Here's what I keep coming back to: Stojka started painting in 1988 and died in January 2013 — twenty-five years of work, made while American institutions were supposedly expanding their commitments to survivor testimony and underrepresented voices. The Drawing Center opened in 1977. It took until 2026 — thirteen years after her death — to give her this show.

If it took this long to center Stojka in the American art institution, what are we missing right now? Not in the past — now. What artist is making urgent, necessary work in a language or community or medium that our institutions have decided counts as secondary? Whose testimony is accumulating unseen while we congratulate ourselves on our commitment to diversity by doing the same retrospective for the same twelve artists we always celebrate?

This is not rhetorical. It's an actual question. Institutions should be required to answer it publicly, with receipts.


Go See It

Ceija Stojka: Making Visible is at the Drawing Center, 35 Wooster Street in SoHo, Manhattan. The show runs through spring 2026. Check thedrawingcenter.org for current hours and admission before you go — they typically offer free admission on Friday evenings as part of their Open Hours program, which is worth planning around.
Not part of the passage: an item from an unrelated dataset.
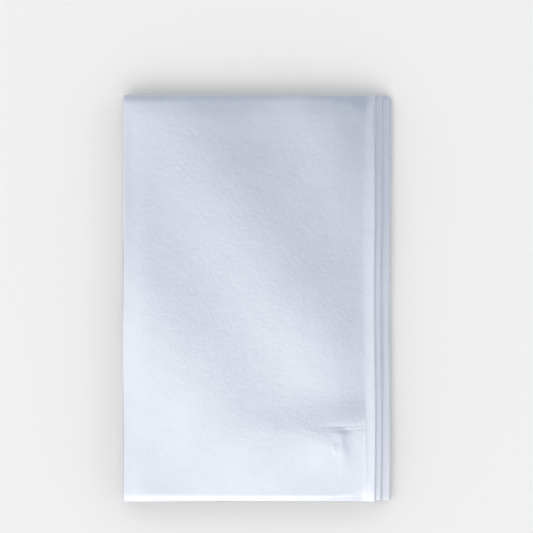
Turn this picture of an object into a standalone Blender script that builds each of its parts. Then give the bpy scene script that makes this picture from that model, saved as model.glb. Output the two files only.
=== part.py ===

Give it at least ninety minutes. More if you can. The work is dense and it asks something of you — don't go in a rush. Go on a day when you have the emotional bandwidth to actually look. Bring someone who doesn't know her name yet. That's most people. That's the problem.

This is the show I'll tell people about when they ask what mattered this season. Go before it closes. Tell someone else to go. Then ask your museum, your gallery, your institution: who are you still not showing?